Andrés Manuel López Obrador le regaló, a su vez, un billete de 500 pesos con la imagen del “mejor presidente que ha tenido México, Benito Juárez”, fechado el 1 de julio de 2018, el día en que, con Morena, ganó las elecciones.
“Viene de abajo, es producto del esfuerzo, del sacrificio, de la lucha de muchos mexicanos; demuestra lo que es la perseverancia: lo pueden tumbar a uno y se vuelve a levantar hasta que se triunfa”, le dijo el presidente.
Entre los bombos nacionalistas, nadie recordó que, hasta hace un año, el ahora nombrado por la 4T “campeón vitalicio de México” quería retirarse del pugilismo por falta de recursos.
Fuera de los podios, esa es la otra realidad del boxeo mexicano: peleadores que piden dinero en el transporte público para ir a los Olímpicos, una Federación plagada de corrupción y jóvenes que reciben becas paupérrimas. México sólo ha obtenido una medalla de bronce desde Sídney 2000.
Andy comenzó, como todos, en la categoría amateur. Intentó clasificar a Beijing 2008, pero no lo logró. Su paso por el deporte olímpico fue discreto. Con pocos recursos, no tuvo opción y dio un salto al profesionalismo como quien da un salto al vacío. Ahí, por lo menos, le pagaban por cada pelea.
Fue así que en 2009 debutó como profesional en Playas de Tijuana, con un triunfo ante Miguel Ramírez, a quien noqueó desde el primer round. Tenía 19 años y, con esa determinación que lo caracteriza, tomó una decisión clave: desarrollar su carrera en Estados Unidos.

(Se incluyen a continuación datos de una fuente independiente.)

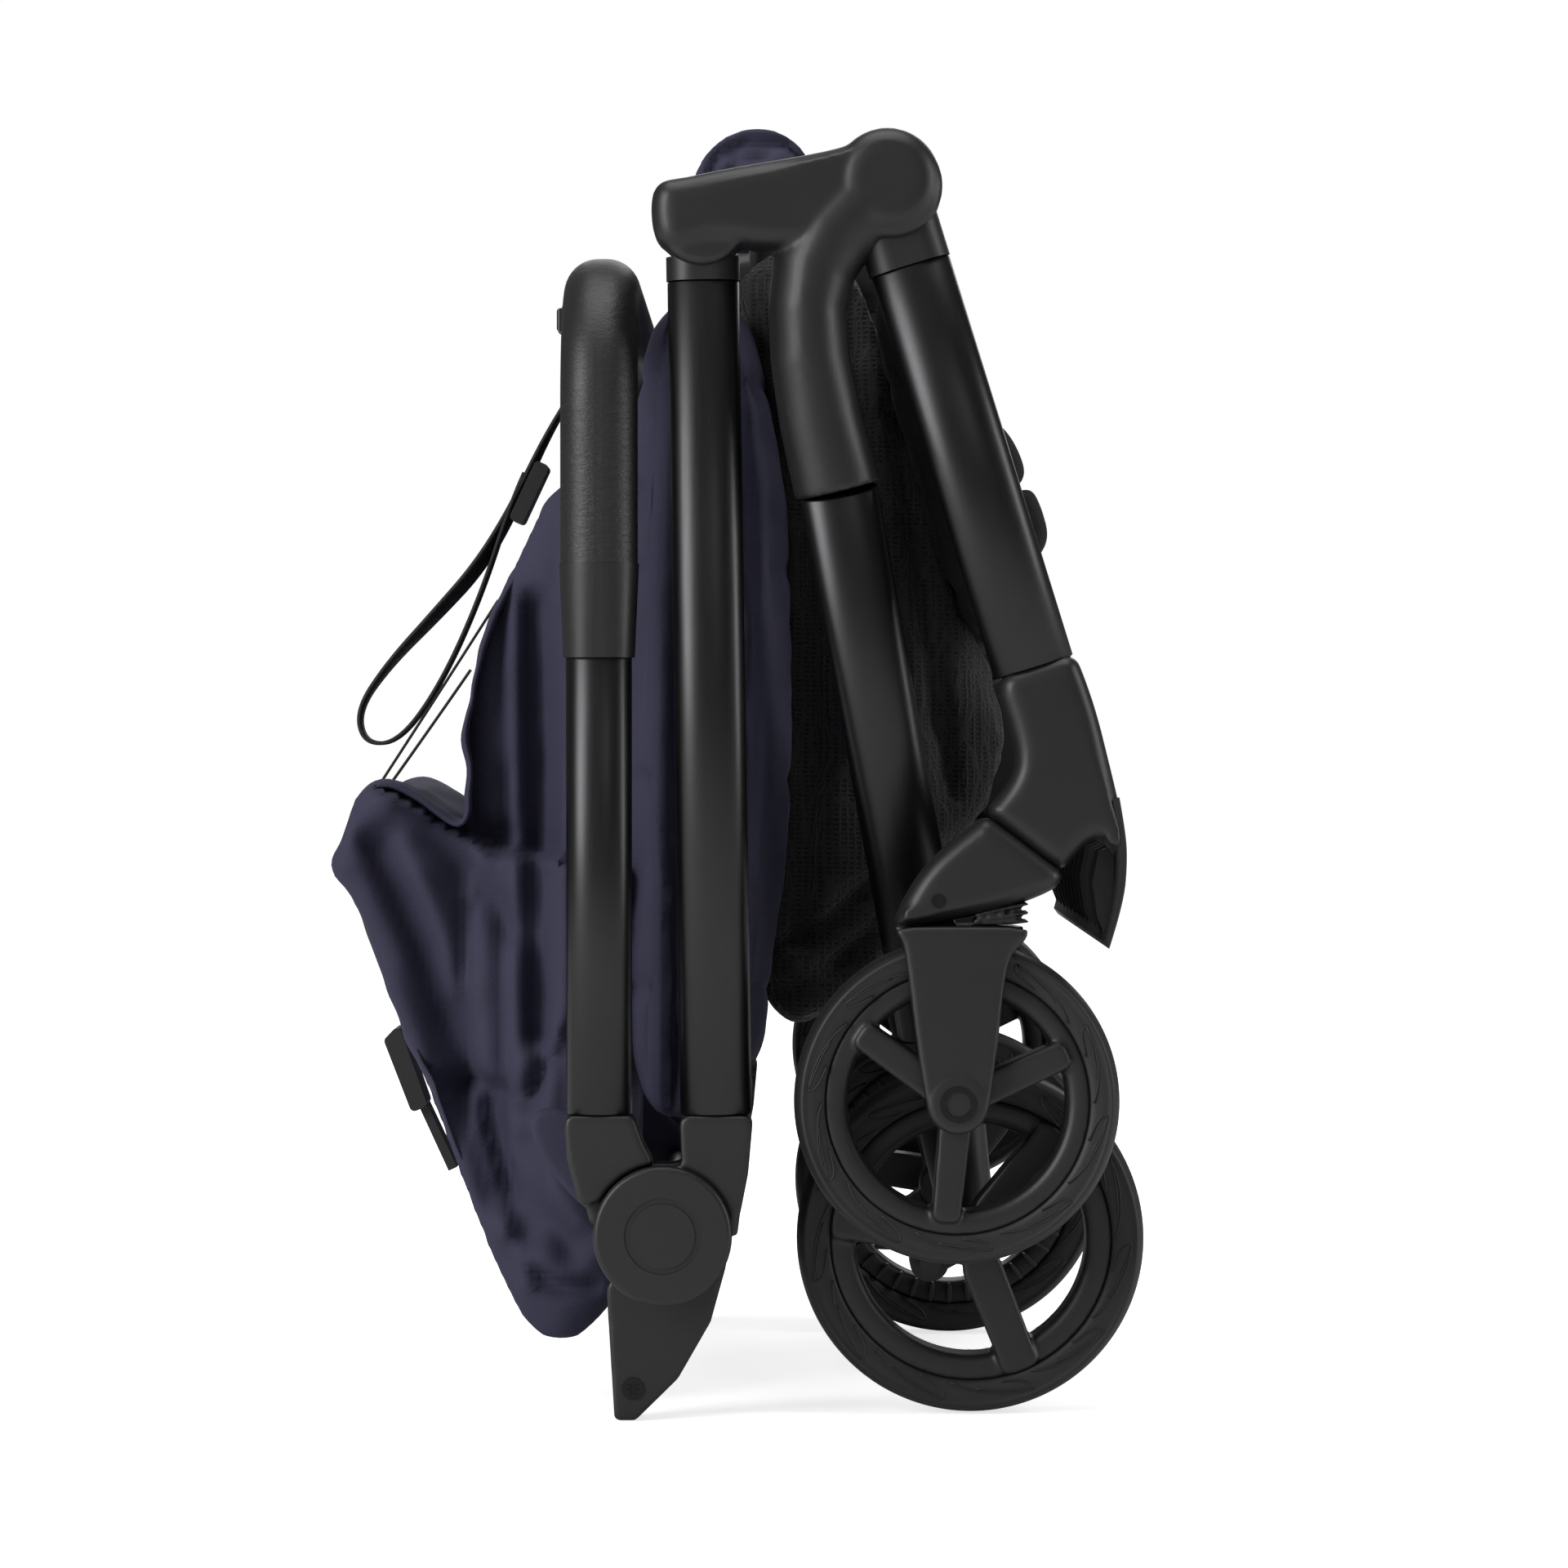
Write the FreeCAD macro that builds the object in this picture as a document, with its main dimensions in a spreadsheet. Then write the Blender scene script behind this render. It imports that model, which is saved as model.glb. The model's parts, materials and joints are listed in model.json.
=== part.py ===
import FreeCAD, Part
import math
import os
import re
import Sketcher
from FreeCAD import Placement, Rotation, Vector

# A compact stroller, folded and standing on its two rear wheels and the two fins of the
# handlebar hinges. X points to the front, Y to the stroller's left, Z up, millimetres.
# The origin is on the floor, under the middle of the folded stroller.

doc = FreeCAD.newDocument("stroller")

# ---------------------------------------------------------------- driving dimensions
SIZES = {
    # side rails: both sides mirror each other about the middle plane
    "rail_half": 195.0,            # middle plane to the plane of a side rail
    "tube_deep": 22.0,             # depth (y) of the oval frame tubes
    "tube_wall": 1.6,
    "play": 0.6,                   # gap between pieces that turn past each other
    "pin_play": 0.05,              # radial clearance of every running pin
    # hub with its two pivots
    "handle_x": -14.2, "handle_z": 505.7,      # pivot of the handlebar
    "leg_x": 61.5, "leg_z": 520.7,             # pivot of the front leg
    "lobe_offset": 2.5,            # centre of the hub's front lobe, in front of the leg pivot
    "hub_tail_radius": 18.0,       # rear end of the hub arm
    "hub_lobe_radius": 21.0,       # front end of the hub arm
    "hub_elbow_deep": 20.0,        # half depth of the elbow that turns down into the rear leg
    "hub_elbow_wide": 17.0,        # half width of the elbow
    "tongue_thick": 8.0,           # tongue of a limb inside the hub's slot
    "tongue_radius": 10.5,
    "pivot_pin_radius": 4.0, "pivot_pin_reach": 14.0,
    "cross_tube_radius": 8.0, "cross_tube_x": 12.0, "cross_tube_z": 510.0,
    # rear legs
    "rear_top_x": 42.9, "rear_top_z": 391.5, "rear_top_half": 190.0,
    "rear_foot_x": 86.0, "rear_foot_z": 160.0, "rear_foot_half": 117.0,
    "rear_tube_wide": 33.0,
    "axle_x": 99.6, "axle_z": 74.2, "axle_radius": 5.0,
    "foot_inner": 98.0, "foot_outer": 124.0,   # the rear foot's faces from the middle plane
    "foot_boss_radius": 15.0,
    # lower handlebar limb
    "hinge_x": -30.6, "hinge_z": 80.5,         # hinge between the limbs
    "lower_foot_x": -8.4, "limb_foot_z": 130.1,
    "tube_seat": 0.25,             # room between a tilted tube's end and the level face under it
    "lower_tube_wide": 30.0, "lower_tube_top": 27.0,   # tube end below the pivot
    # hinge stack, distances from the middle plane
    "fin_inner": 168.0, "fin_outer": 183.0,
    "tongue_inner": 185.0, "tongue_outer": 195.5,
    "cheek_inner": 196.1, "cheek_outer": 205.0,
    "cover_outer": 212.0,
    "cheek_radius": 28.0, "cover_radius": 29.0, "fold_tongue_radius": 26.5,
    "hinge_pin_radius": 5.0,
    "fin_tip_x": -51.5, "fin_tip_wide": 9.0, "fin_screw_radius": 4.8, "fin_screw_z": 13.4,
    "fin_screw_head": 0.7,
    # upper handlebar limb and grip
    "upper_x": -57.4, "upper_tube_wide": 27.5, "collar_z": 321.4, "grip_z": 360.7,
    "grip_top_z": 478.0, "grip_wide": 32.5, "grip_deep": 29.0, "grip_corner": 52.0,
    "collar_top_wide": 33.5, "button_travel": 3.0,
    # front leg, angles are measured in the side view
    "front_foot_x": 124.6, "front_foot_z": 317.0,
    "front_tube_wide": 34.4, "front_tube_top": 37.5,
    "seam_x": 118.1, "seam_z": 242.8,          # swivel seam under the front fitting
    "swivel_lean": 38.3,
    "footboard_half": 206.0, "footboard_thick": 3.5,
    # caster
    "knuckle_half": 15.5,
    "stem_radius": 5.0,
    "spring_x": 84.3, "spring_z": 219.9,       # pivot of the sprung fork
    "crown_z": 205.8, "crown_thick": 3.6,
    "blade_thick": 6.5, "blade_gap": 33.4,     # the two blades and the room between them
    "front_axle_x": 92.3, "front_axle_z": 135.8, "front_axle_radius": 4.0,
    "front_wheel_radius": 68.2, "front_tyre_bead": 47.5, "wheel_wide": 30.0,
    "rear_wheel_radius": 74.2, "rear_tyre_bead": 52.0, "rear_wheel_half": 148.0,
    "rim_lip": 3.8, "wheel_hub_radius": 11.0, "spoke_wide": 12.0, "spoke_thick": 15.0,
    # brake
    "brake_x": 83.0, "brake_z": 60.5, "brake_bar_radius": 4.5,
    # soft goods
    "canopy_half": 157.0, "seat_half": 165.0, "basket_half": 98.0,
    "strap_wide": 16.0, "strap_thick": 1.8, "elastic_radius": 0.7,
}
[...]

“Regresamos al país como nunca nos imaginamos, como inmigrantes distinguidos. El campeonato nos ha cambiado la vida”, comenta en entrevista su entrenador Manny Robles.
Hace mucho que el boxeo mexicano no producía un símbolo popular de la lucha arriba y abajo de la lona.
“Me decían que no podía hacer nada y mírenme: un gordito haciendo historia”.
El peleador que emergió del subterráneo
Imperial Valley huele a muerte, por donde quiera que se vea.
El desierto que rodea a esta ciudad californiana es un cementerio gigantesco: en sus dunas descansan los restos de los hombres y mujeres que alguna vez buscaron el sueño americano y que nunca fueron identificados por sus familias.
En sus calles, la situación no es diferente: pandillas de origen mexicano y centroamericano se pelean el control del tráfico de drogas y personas en la frontera entre México y EU. Es una de las zonas más violentas del estado y con la mayor tasa de desempleo de ese país (26.4 por ciento), según estadísticas del Gobierno de California.
De ese nido feroz y tierra fértil para la explotación de inmigrantes indocumentados proviene Andy Ruiz, quien hace poco más de una década era un chico problemático más de Imperial Valley, donde hizo “cosas malas” que, ha dicho, no está dispuesto a contar.
“Mi padre me sacaba de las casas de mis amigos para llevarme al gimnasio. Hubo un momento en que perdí todo por los malos pasos que di”, dijo el martes quien de adolescente era conocido por participar en peleas callejeras y ser arrestado por golpear policías.
Ahora Andy llega a la Ciudad de México en jet privado y pide, con la mano en la cintura, 50 millones de dólares por la revancha ante Anthony Joshua. Gane o pierda.
Petición lógica para alguien a quien durante mucho tiempo le dijeron que un gordito no llegaría lejos en el boxeo.